_Aim of the task:_
Give every line below again, exactly.

##### Data block #####

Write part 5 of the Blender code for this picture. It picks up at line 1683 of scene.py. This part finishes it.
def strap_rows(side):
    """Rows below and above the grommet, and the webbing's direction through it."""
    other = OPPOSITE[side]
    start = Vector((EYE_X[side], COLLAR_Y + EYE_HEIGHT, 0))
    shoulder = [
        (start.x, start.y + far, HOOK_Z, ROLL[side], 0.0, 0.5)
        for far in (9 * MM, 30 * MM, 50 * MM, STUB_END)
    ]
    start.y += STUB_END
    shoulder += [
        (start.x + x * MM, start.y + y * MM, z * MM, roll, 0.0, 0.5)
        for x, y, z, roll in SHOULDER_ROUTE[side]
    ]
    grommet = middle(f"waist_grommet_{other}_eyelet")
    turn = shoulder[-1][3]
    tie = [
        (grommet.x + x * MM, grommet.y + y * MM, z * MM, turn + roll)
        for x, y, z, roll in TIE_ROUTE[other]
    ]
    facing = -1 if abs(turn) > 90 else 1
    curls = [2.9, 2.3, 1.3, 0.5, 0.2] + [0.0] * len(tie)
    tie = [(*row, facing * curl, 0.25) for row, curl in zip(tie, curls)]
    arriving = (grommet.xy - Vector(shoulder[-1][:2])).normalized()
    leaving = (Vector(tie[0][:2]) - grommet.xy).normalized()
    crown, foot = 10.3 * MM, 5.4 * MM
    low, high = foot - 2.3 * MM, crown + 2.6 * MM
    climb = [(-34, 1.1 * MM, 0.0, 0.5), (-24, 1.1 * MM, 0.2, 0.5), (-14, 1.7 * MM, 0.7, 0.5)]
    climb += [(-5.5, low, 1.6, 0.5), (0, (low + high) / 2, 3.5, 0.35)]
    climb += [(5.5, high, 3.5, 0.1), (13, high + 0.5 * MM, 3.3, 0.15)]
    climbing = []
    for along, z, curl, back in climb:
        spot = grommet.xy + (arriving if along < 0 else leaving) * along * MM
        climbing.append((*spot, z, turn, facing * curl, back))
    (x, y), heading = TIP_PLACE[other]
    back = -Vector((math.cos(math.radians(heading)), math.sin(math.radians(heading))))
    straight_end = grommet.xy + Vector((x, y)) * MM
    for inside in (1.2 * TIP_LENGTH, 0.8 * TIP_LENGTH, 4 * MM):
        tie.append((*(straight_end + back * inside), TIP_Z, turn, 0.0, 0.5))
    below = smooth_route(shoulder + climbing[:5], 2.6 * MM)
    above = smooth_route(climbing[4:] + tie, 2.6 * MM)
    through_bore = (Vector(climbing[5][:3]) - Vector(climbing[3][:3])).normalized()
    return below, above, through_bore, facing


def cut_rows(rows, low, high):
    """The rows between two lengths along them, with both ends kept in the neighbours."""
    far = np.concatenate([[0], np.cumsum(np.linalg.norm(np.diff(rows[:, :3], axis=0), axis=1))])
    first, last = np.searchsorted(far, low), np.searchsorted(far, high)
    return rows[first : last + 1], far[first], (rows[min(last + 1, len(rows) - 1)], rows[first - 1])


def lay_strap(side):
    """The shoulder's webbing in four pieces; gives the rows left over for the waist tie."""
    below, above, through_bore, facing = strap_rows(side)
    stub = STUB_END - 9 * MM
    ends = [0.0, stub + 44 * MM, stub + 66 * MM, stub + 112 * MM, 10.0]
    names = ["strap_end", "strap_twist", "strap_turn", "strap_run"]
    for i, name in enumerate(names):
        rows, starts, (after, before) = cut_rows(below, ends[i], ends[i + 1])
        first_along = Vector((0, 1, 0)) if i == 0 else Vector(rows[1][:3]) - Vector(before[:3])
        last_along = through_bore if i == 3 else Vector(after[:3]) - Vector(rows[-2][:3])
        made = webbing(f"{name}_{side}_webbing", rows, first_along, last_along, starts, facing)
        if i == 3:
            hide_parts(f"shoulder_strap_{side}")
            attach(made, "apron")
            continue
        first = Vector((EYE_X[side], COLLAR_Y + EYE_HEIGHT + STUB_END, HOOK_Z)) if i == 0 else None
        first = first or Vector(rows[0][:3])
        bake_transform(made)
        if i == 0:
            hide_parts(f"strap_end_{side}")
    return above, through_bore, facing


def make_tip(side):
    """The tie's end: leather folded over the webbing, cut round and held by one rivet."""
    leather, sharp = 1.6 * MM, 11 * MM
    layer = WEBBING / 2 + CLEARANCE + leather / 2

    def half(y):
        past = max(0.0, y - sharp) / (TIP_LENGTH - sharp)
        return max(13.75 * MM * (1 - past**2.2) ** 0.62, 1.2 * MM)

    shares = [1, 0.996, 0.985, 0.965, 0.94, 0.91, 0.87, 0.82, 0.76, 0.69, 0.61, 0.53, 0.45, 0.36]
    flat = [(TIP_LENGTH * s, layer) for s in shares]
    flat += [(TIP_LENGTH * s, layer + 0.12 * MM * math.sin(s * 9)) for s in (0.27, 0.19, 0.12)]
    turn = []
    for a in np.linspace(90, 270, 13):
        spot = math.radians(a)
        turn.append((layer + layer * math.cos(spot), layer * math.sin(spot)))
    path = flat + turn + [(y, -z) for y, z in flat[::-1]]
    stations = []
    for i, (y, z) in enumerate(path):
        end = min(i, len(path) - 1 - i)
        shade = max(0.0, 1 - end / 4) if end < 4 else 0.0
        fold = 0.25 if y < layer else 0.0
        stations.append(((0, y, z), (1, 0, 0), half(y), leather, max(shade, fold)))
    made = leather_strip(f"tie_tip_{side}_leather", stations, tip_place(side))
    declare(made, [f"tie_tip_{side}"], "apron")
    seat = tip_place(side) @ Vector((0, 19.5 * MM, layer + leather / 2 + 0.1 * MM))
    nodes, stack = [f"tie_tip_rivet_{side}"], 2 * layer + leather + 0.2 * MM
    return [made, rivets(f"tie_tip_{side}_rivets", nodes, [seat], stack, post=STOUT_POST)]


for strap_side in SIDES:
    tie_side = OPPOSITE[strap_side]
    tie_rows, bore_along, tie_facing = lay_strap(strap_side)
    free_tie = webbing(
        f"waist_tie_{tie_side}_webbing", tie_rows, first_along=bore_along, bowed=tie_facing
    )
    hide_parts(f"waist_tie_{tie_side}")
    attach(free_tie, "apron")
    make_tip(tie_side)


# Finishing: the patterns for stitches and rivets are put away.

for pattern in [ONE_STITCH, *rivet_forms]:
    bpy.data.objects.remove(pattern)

#####

_In response:_
Write part 5 of the Blender code for this picture. It picks up at line 1683 of scene.py. This part finishes it.
def strap_rows(side):
    """Rows below and above the grommet, and the webbing's direction through it."""
    other = OPPOSITE[side]
    start = Vector((EYE_X[side], COLLAR_Y + EYE_HEIGHT, 0))
    shoulder = [
        (start.x, start.y + far, HOOK_Z, ROLL[side], 0.0, 0.5)
        for far in (9 * MM, 30 * MM, 50 * MM, STUB_END)
    ]
    start.y += STUB_END
    shoulder += [
        (start.x + x * MM, start.y + y * MM, z * MM, roll, 0.0, 0.5)
        for x, y, z, roll in SHOULDER_ROUTE[side]
    ]
    grommet = middle(f"waist_grommet_{other}_eyelet")
    turn = shoulder[-1][3]
    tie = [
        (grommet.x + x * MM, grommet.y + y * MM, z * MM, turn + roll)
        for x, y, z, roll in TIE_ROUTE[other]
    ]
    facing = -1 if abs(turn) > 90 else 1
    curls = [2.9, 2.3, 1.3, 0.5, 0.2] + [0.0] * len(tie)
    tie = [(*row, facing * curl, 0.25) for row, curl in zip(tie, curls)]
    arriving = (grommet.xy - Vector(shoulder[-1][:2])).normalized()
    leaving = (Vector(tie[0][:2]) - grommet.xy).normalized()
    crown, foot = 10.3 * MM, 5.4 * MM
    low, high = foot - 2.3 * MM, crown + 2.6 * MM
    climb = [(-34, 1.1 * MM, 0.0, 0.5), (-24, 1.1 * MM, 0.2, 0.5), (-14, 1.7 * MM, 0.7, 0.5)]
    climb += [(-5.5, low, 1.6, 0.5), (0, (low + high) / 2, 3.5, 0.35)]
    climb += [(5.5, high, 3.5, 0.1), (13, high + 0.5 * MM, 3.3, 0.15)]
    climbing = []
    for along, z, curl, back in climb:
        spot = grommet.xy + (arriving if along < 0 else leaving) * along * MM
        climbing.append((*spot, z, turn, facing * curl, back))
    (x, y), heading = TIP_PLACE[other]
    back = -Vector((math.cos(math.radians(heading)), math.sin(math.radians(heading))))
    straight_end = grommet.xy + Vector((x, y)) * MM
    for inside in (1.2 * TIP_LENGTH, 0.8 * TIP_LENGTH, 4 * MM):
        tie.append((*(straight_end + back * inside), TIP_Z, turn, 0.0, 0.5))
    below = smooth_route(shoulder + climbing[:5], 2.6 * MM)
    above = smooth_route(climbing[4:] + tie, 2.6 * MM)
    through_bore = (Vector(climbing[5][:3]) - Vector(climbing[3][:3])).normalized()
    return below, above, through_bore, facing


def cut_rows(rows, low, high):
    """The rows between two lengths along them, with both ends kept in the neighbours."""
    far = np.concatenate([[0], np.cumsum(np.linalg.norm(np.diff(rows[:, :3], axis=0), axis=1))])
    first, last = np.searchsorted(far, low), np.searchsorted(far, high)
    return rows[first : last + 1], far[first], (rows[min(last + 1, len(rows) - 1)], rows[first - 1])


def lay_strap(side):
    """The shoulder's webbing in four pieces; gives the rows left over for the waist tie."""
    below, above, through_bore, facing = strap_rows(side)
    stub = STUB_END - 9 * MM
    ends = [0.0, stub + 44 * MM, stub + 66 * MM, stub + 112 * MM, 10.0]
    names = ["strap_end", "strap_twist", "strap_turn", "strap_run"]
    for i, name in enumerate(names):
        rows, starts, (after, before) = cut_rows(below, ends[i], ends[i + 1])
        first_along = Vector((0, 1, 0)) if i == 0 else Vector(rows[1][:3]) - Vector(before[:3])
        last_along = through_bore if i == 3 else Vector(after[:3]) - Vector(rows[-2][:3])
        made = webbing(f"{name}_{side}_webbing", rows, first_along, last_along, starts, facing)
        if i == 3:
            hide_parts(f"shoulder_strap_{side}")
            attach(made, "apron")
            continue
        first = Vector((EYE_X[side], COLLAR_Y + EYE_HEIGHT + STUB_END, HOOK_Z)) if i == 0 else None
        first = first or Vector(rows[0][:3])
        bake_transform(made)
        if i == 0:
            hide_parts(f"strap_end_{side}")
    return above, through_bore, facing


def make_tip(side):
    """The tie's end: leather folded over the webbing, cut round and held by one rivet."""
    leather, sharp = 1.6 * MM, 11 * MM
    layer = WEBBING / 2 + CLEARANCE + leather / 2

    def half(y):
        past = max(0.0, y - sharp) / (TIP_LENGTH - sharp)
        return max(13.75 * MM * (1 - past**2.2) ** 0.62, 1.2 * MM)

    shares = [1, 0.996, 0.985, 0.965, 0.94, 0.91, 0.87, 0.82, 0.76, 0.69, 0.61, 0.53, 0.45, 0.36]
    flat = [(TIP_LENGTH * s, layer) for s in shares]
    flat += [(TIP_LENGTH * s, layer + 0.12 * MM * math.sin(s * 9)) for s in (0.27, 0.19, 0.12)]
    turn = []
    for a in np.linspace(90, 270, 13):
        spot = math.radians(a)
        turn.append((layer + layer * math.cos(spot), layer * math.sin(spot)))
    path = flat + turn + [(y, -z) for y, z in flat[::-1]]
    stations = []
    for i, (y, z) in enumerate(path):
        end = min(i, len(path) - 1 - i)
        shade = max(0.0, 1 - end / 4) if end < 4 else 0.0
        fold = 0.25 if y < layer else 0.0
        stations.append(((0, y, z), (1, 0, 0), half(y), leather, max(shade, fold)))
    made = leather_strip(f"tie_tip_{side}_leather", stations, tip_place(side))
    declare(made, [f"tie_tip_{side}"], "apron")
    seat = tip_place(side) @ Vector((0, 19.5 * MM, layer + leather / 2 + 0.1 * MM))
    nodes, stack = [f"tie_tip_rivet_{side}"], 2 * layer + leather + 0.2 * MM
    return [made, rivets(f"tie_tip_{side}_rivets", nodes, [seat], stack, post=STOUT_POST)]


for strap_side in SIDES:
    tie_side = OPPOSITE[strap_side]
    tie_rows, bore_along, tie_facing = lay_strap(strap_side)
    free_tie = webbing(
        f"waist_tie_{tie_side}_webbing", tie_rows, first_along=bore_along, bowed=tie_facing
    )
    hide_parts(f"waist_tie_{tie_side}")
    attach(free_tie, "apron")
    make_tip(tie_side)


# Finishing: the patterns for stitches and rivets are put away.

for pattern in [ONE_STITCH, *rivet_forms]:
    bpy.data.objects.remove(pattern)